Ironically, the Singhvi Bench attributed the inordinate delay in the Bhullar case to the unending spate of petitions on behalf of Bhullar by various persons, although one of the five judges in the Triveniben Bench, Justice G.L. Oza, had clearly held that the time spent on repeated mercy petitions at the instance of the convict should not be considered.

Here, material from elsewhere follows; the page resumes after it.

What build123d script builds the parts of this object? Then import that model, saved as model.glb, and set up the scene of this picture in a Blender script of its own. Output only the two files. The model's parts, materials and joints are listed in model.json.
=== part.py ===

The Singhvi Bench also held that the MHA had failed to take appropriate steps to remind the President’s Secretariat about the dire necessity to dispose of the pending petitions. It found that Bhullar’s file remained pending in the President’s Secretariat for six years between 2005 and 2011, partly because of the immense pressure brought upon the government in the form of representations made by various political and non-political functionaries, organisations, and individuals from other countries. Ironically, while reaching this conclusion, the Singhvi Bench did not provide Bhullar the opportunity to challenge this finding, which was erroneous.

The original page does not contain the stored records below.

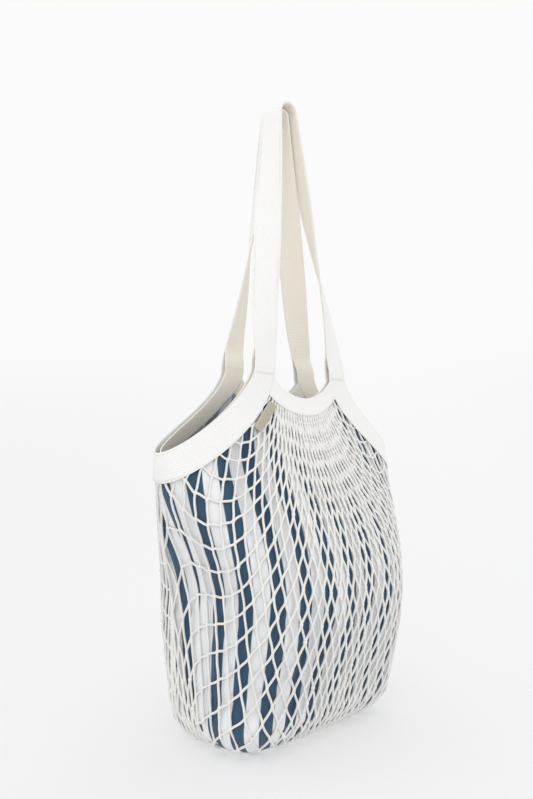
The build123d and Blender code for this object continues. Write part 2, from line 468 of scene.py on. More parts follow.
def new_mesh(name, vertices, faces, uv=None):
    """A mesh object. uv gives one (u, v) per vertex."""
    mesh = bpy.data.meshes.new(name)
    mesh.from_pydata([tuple(v) for v in np.asarray(vertices, float)], [], [tuple(f) for f in faces])
    mesh.update()
    mesh.shade_smooth()
    mesh.set_sharp_from_angle(angle=SHARP_ANGLE)
    if uv is not None:
        layer = mesh.uv_layers.new(name="cloth")
        corner = np.empty(len(mesh.loops), dtype=np.int32)
        mesh.loops.foreach_get("vertex_index", corner)
        layer.data.foreach_set("uv", np.asarray(uv, np.float32)[corner].ravel())
    obj = bpy.data.objects.new(name, mesh)
    bpy.context.scene.collection.objects.link(obj)
    return obj


def grid_faces(rows, columns, closed=False, start=0, flip=False):
    """Quads of a grid of rows by columns vertices."""
    faces = []
    across = columns if closed else columns - 1
    for r in range(rows - 1):
        for c in range(across):
            a = start + r * columns + c
            b = start + r * columns + (c + 1) % columns
            quad = (a, b, b + columns, a + columns)
            faces.append(quad[::-1] if flip else quad)
    return faces


def tube_faces(rings, sides, start=0, flip=False):
    """Faces of a tube of rings of vertices, with a cap at each end."""
    last = start + (rings - 1) * sides
    caps = (tuple(range(start, start + sides))[::-1], tuple(range(last, last + sides)))
    faces = grid_faces(rings, sides, closed=True, start=start, flip=flip)
    return faces + [cap[::-1] if flip else cap for cap in caps]


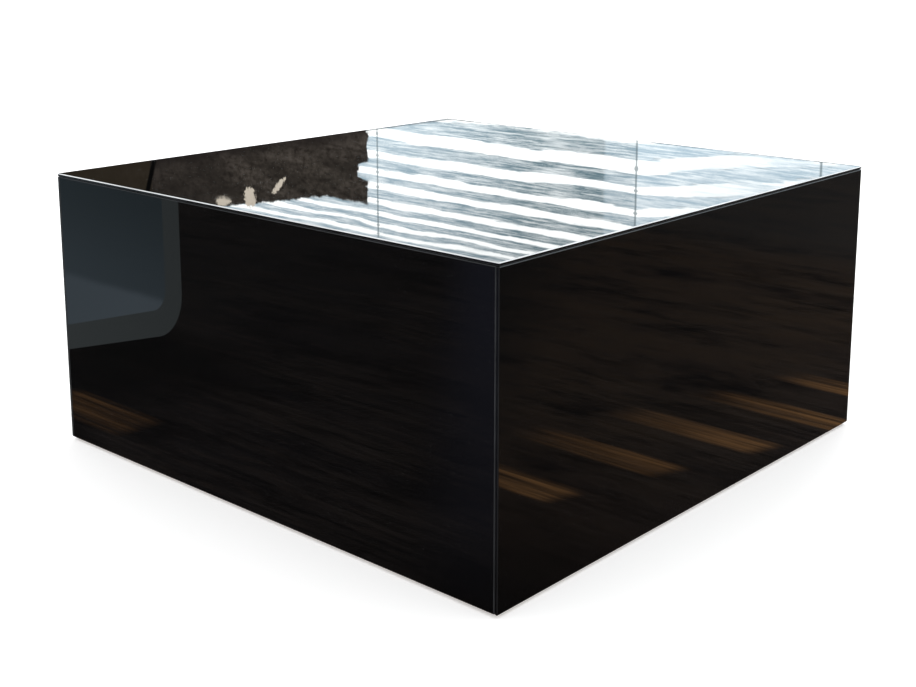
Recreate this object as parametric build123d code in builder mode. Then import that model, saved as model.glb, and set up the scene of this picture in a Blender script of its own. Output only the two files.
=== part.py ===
"""A low block table: a closed board carcass clad on its top and four sides in black
mirror-gloss glass, standing on four screw-adjusted levelling feet hidden under its corners.

Millimetres. +Z is up, the floor is Z = 0, and the origin is under the middle of the table.
"Front" is the -Y side and "right" is the +X side.
"""

from build123d import *
import os
from math import atan2, degrees

# --- Driving dimensions --------------------------------------------------------------------
table_width = 600.0  # along X, over the glass
table_depth = 600.0  # along Y, over the glass
table_height = 290.0  # from the floor to the polished top

# Glass panes. The top pane covers the upper edges of the side panes, and the left and right
# panes cover the upright edges of the front and back panes.
glass_thickness = 3.0
arris = 0.8  # the 45 degree arris ground on every glass edge
seam = 0.3  # the open joint between two panes
glass_floor_gap = 3.0

# Double-sided mirror tape that bonds the panes to the carcass.
tape_thickness = 1.0
tape_width = 19.0
tape_end_margin = 12.0  # from the end of a strip to the edge of the carcass
tape_side_margin = 24.0  # from the middle of the outermost strip to the edge of the carcass
tapes_per_pane = 6

# Board carcass.
top_board_thickness = 18.0
side_board_thickness = 16.0
rib_thickness = 16.0
board_floor_gap = 5.0
lap_clearance = 0.1  # on each side of the half-lap where the ribs cross
post_size = 60.0
cover_thickness = 3.0
cover_clearance = 0.5  # between the bottom cover and the boards around it

# Dowels in the top board, and dowels at the ends of the ribs.
dowel_diameter = 8.0
dowel_in_top = 10.0
dowel_in_board = 20.0
dowel_in_side = 9.0
dowel_in_rib = 21.0
dowel_end_margin = 70.0
dowels_per_board = 3

# Screws. Those of the carcass and the posts are countersunk, those of the cover pan-headed.
carcass_screw_diameter = 7.0
carcass_screw_head = 10.0
carcass_screw_length = 50.0
carcass_screws_per_corner = 3
post_screw_diameter = 5.0
post_screw_head = 9.6
post_screw_bite = 10.0  # how far it runs into the board beyond the post
post_screw_inset = 15.0  # from the post's faces towards the middle of the table
cover_screw_diameter = 3.5
cover_screw_head = 7.0
cover_screw_head_height = 2.4
cover_screw_head_rounding = 1.0
cover_screw_length = 16.0
cover_screw_inset = 7.0  # from the inner corner of a post
rib_screw_margin = 60.0  # from the middle of the table and from the ends of a rib
screw_end_margin = 35.0
screw_row_step = 9.0  # between the two directions of screws through one post

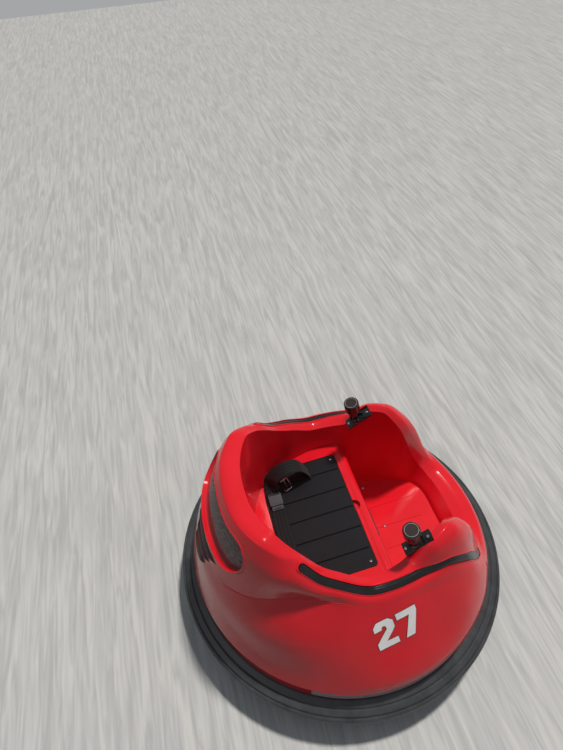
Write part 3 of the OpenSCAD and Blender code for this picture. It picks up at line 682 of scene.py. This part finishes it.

The Singhvi Bench found evidence that Bhullar had suffered physically and mentally on account of prolonged detention in jail but refused to hold that his mental health had suffered to such an extent that the sentence awarded to him could not be executed. Observers have expressed surprise that the Bench has given such a reasoning to deny relief to Bhullar, because his counsel’s argument was not that mentally ill convicts could not be executed, but whether it was fair to do so.

Anti death-penalty activists are worried about the impact of this judgment on Bhullar and other death-row prisoners who have invoked the grounds of inordinate delay in disposing of mercy petitions to seek commutation of their death sentences. Although the government has promised that it will consider the fresh mercy petitions filed on behalf of Bhullar, its sincerity has become suspect because not only has the Home Minister, Sushilkumar Shinde, publicly defended secrecy in the hanging of death-row prisoners, but the President’s Secretariat has refused to share with the media details of the President’s decisions on pending mercy petitions.